Nazisme et culture, cela a toujours été un sujet délicat, surtout aujourd'hui que fait rage la guerre médiatique entre soi-disant anticommunistes et antifascistes. Si l'on part du constat généralement accepté, que le nazisme fut une forme de totalitarisme, on se demande avec justesse si, en effet, il a existé une culture sous le IIIème Reich. Certains parallèles peuvent et doivent être tracés entre l'effort artistique en URSS et en Allemagne nazie, puisque la culture dans les deux systèmes devait toujours être assujettie à une idéologie particulière. Un bref aperçu de l'art sous le IIIème Reich exige une bonne connaissance du cadre historique et politique de cette époque. Qui étaient, de quoi s'occupaient les artistes pro-nazis avant l'arrivée du nazisme au pouvoir ? Que sont-ils devenus, après la chute du Troisième Reich ? Il est indispensable de souligner qu'être artiste en Allemagne nazie n'impliquait pas toujours un esclavage aveugle devant les décrets politiques du régime, ni l'appartenance obligatoire au parti (NSDAP) au pouvoir. Pourtant, le fait d'exposer devant le grand public, entre 1933 et 1945, présupposait le respect du concept de la beauté défini par l'appareil nazi. Un grand nombre d'artistes connus ne furent nullement des sympathisants du régime au pouvoir, tout en sachant, néanmoins, quelles oeuvres ils pouvaient créer et exposer afin de ne pas tomber dans l'oubli.
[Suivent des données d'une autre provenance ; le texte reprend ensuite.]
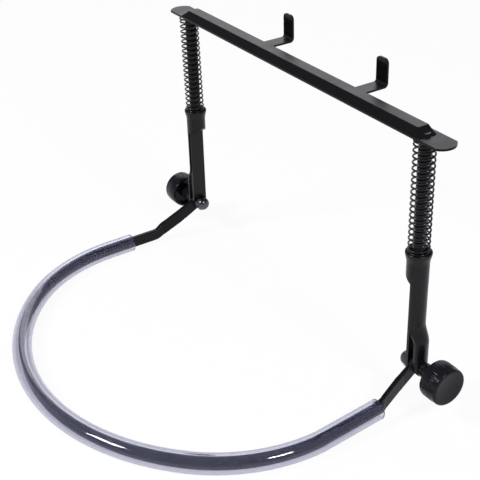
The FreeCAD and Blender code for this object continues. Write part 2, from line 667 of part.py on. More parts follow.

A l'instar de nombreux artistes tels qu'on les rencontre dans tous les systèmes et depuis l'aube des temps, beaucoup d'artistes allemands pendant la période nazie furent de simples peureux ou des flagorneurs typiques qui avaient bien compris comment il leur fallait se plier au nouveau système s'ils ne voulaient pas être oubliés. Il n'y a là rien de neuf dans l'histoire européenne. Etre un bon artiste ou un bon écrivain n'implique pas toujours d'avoir une intégrité morale, d'être du coté des opprimés ou de crier à la justice à hue et à dia. Au cours de toute l'histoire européenne il y a eu, et il y a encore, d'excellents artistes et penseurs qui servirent et servent encore les régimes criminels. Le grand sculpteur croate, très marqué dans sa jeunesse par Rodin, Antun Augustincic, réalisa des bustes du chef oustachi croate, Ante Pavelic. Il en fit aussi du maréchal communiste yougoslave Josip Broz Tito après la Deuxième Guerre mondiale. Par conséquent, s'interroger sur l'intégrité morale et politique d'Augustincic est une chose ; définir la subtilité de ses oeuvres artistiques en est une autre.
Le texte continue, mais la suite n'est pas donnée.